There are certain cases where a person takes extreme step and acts against society, thereby breaking the chains of conformitism. But believe me, the struggle of acting against society is far more dangerous than to fight with our own self. If this hadn’t been true, Socrates won’t have given preference to the cup of Hemlock.
Usually, breaking the chains of conformitism can lead us in untoward situations, thereby forcing us to absorb the bitterness of taunts for the rest of our life. This can diminish the self-confidence of a person, ultimately resulting in ‘Decidophobia’. How can such a person, ridiculed once for his mistake, be expected to take confident steps in future.
‘Decidophobia’ is a situation or we can say a condition, which has nearly affected half of the world’s population, most of which are the young eaters who are supposed to be the backbone of the society but unfortunately produced as the backbone of conformitism.
Fearing from the averse situations of the decision, because of the antagonistic attitude of family, friends and society, a person prefers to dwell in the life less world of conformists. Severe cases of depression and stress are found in the people who have gone through the aversive results of their decisions, particularly if their decisions are taken against the wishes of their family or the protocols of the society.
A person should not become the victim of conformitism or the decisions taken by him at a particular time in a particular situation. The fate is in the hands of Almighty Allah. A firm believer knows whatever good or bad happens to him is from Allah and not from anybody else, so why to fear, why to make others incharge of our life or accuse others or ourselves for the ill that happened to us.

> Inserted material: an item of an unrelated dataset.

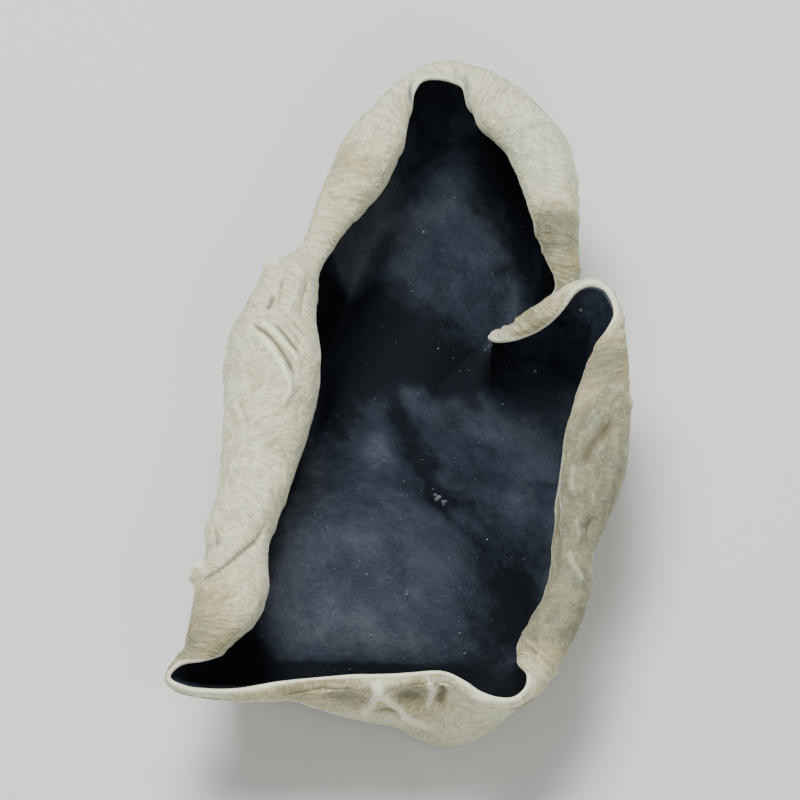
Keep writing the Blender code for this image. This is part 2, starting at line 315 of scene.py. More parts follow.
def floor_relief(sheet):
    """Height of the swellings of the floor, which die away as the wall starts."""
    height = np.zeros(sheet.shape[:2])
    for across, along, wide, long, rise in FLOOR_FORMS:
        apart = ((sheet[..., 0] - across) / wide) ** 2 + ((sheet[..., 1] - along) / long) ** 2
        height += rise * np.exp(-(apart**2))
    start, end = FORMS_FADE[0] * FLOOR_RINGS, FLOOR_RINGS + FORMS_FADE[1] * WALL_RINGS
    return height * (1 - smooth_step(start, end, np.arange(SHEET_RINGS + 1)))


def bells(row, table):
    """The sum of soft bells round the margin: middle and half width in rows, and height."""
    total = np.zeros(len(row))
    for middle, wide, height in table:
        apart = (row - middle + ROWS / 2) % ROWS - ROWS / 2
        total += height * np.exp(-((apart / wide) ** 2))
    return total


def fold_depth():
    """How far the folds of the wall sink inwards, deepest halfway up."""
    ring = np.arange(SHEET_RINGS + 1)
    low, high = (FLOOR_RINGS + share * WALL_RINGS for share in FOLD_DEEPEST)
    floor = smooth_step(FOLD_START * FLOOR_RINGS, FLOOR_RINGS, ring) * FLOOR_FOLD
    wall = smooth_step(FLOOR_RINGS, low, ring) * (1 - FLOOR_FOLD)
    rim = smooth_step(high, FLOOR_RINGS + WALL_RINGS, ring)
    return bells(STATION_ROWS, WALL_FOLDS)[:, None] * (floor + wall) * (1 - rim)


def middle_of_flesh():
    sheet = flat_sheet()
    sheet[..., 2] += floor_relief(sheet)
    sheet = calm_middle(settle(sheet))
    sheet += normals_of(sheet) * fold_depth()[..., None]
    sheet[..., 2] = np.maximum(sheet[..., 2], FLOOR_FLESH / 2 - PRESSED)
    return sheet


def rest_on_table(back):
    """Draws the back down to the flat cut of the stub, and presses its lowest folds flat."""
    away = np.hypot(back[..., 0] - STUB[0], back[..., 1] - STUB[1])
    height = back[..., 2]
    near = 1 - smooth_step(STUB_RADIUS, STUB_FLARE, away)
    low = 1 - smooth_step(STUB_FOOT, STUB_HEIGHT, height)
    back[..., 2] = np.maximum(height * (1 - near * low), 0)
    return back


def ear_points():
    """Rings of points from the middle of the dark face, over the free edge, to the back."""
    sheet = middle_of_flesh()
    stages = (0, FLOOR_RINGS, FLOOR_RINGS + WALL_RINGS, SHEET_RINGS)
    flesh = (FLOOR_FLESH, FLOOR_FLESH, RIM_FLESH, EDGE_FLESH)
    half = np.interp(np.arange(SHEET_RINGS + 1), stages, flesh)[:, None] / 2
    offset = normals_of(sheet) * half
    dark, back = sheet + offset, rest_on_table(sheet - offset)
    edge = sheet[:, -1:] + unit(sheet[:, -1:] - sheet[:, -2:-1]) * EDGE_FLESH / 2
    points = np.concatenate([dark, edge, back[:, ::-1]], axis=1)
    outline = points[..., :2].reshape(-1, 2)
    points[..., :2] -= (outline.min(axis=0) + outline.max(axis=0)) / 2
    return points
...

Time doesn’t remain constant, it passes. So let’s be flexible, be kind to yourself and to others. Our religion doesn’t favour any rigidity or harshness. If it would be so, then people from other religious wouldn’t be allowed conversion to Islam. Remember, the Messengers of Allah had to suffer a lot while adhering to the path of truth and justice.
Fearing from struggles and antagonism and suffering in silence is a kind of ‘suicide’ in itself and our religion doesn’t favour suicide. Fight, fight for the sake of Allah, for the sake of your rights, for justice as you are among one of His creation and you are dearer to Him.
Don’t wait for others to lend a helping hand but keep your belief firm upon Allah and fight for what is fair and just. Fearing from antagonism of society, rather fearing from Allah, has given rise to most of the social evils and most of problems.
If we tend to be strong and firm, most of our problems will get solved. Even nations will receive a boon with more confident and mentally sound people; not with those who suffer in silence while struggling day and night with their own self. Because only a confident and flexible, in nature, man can take strong decisions and act upon them as well as revocate the decisions taken as per time and need. Because nothing remains fixed and constant except the “Zaat-e-Yakta” of “Almight Allah”.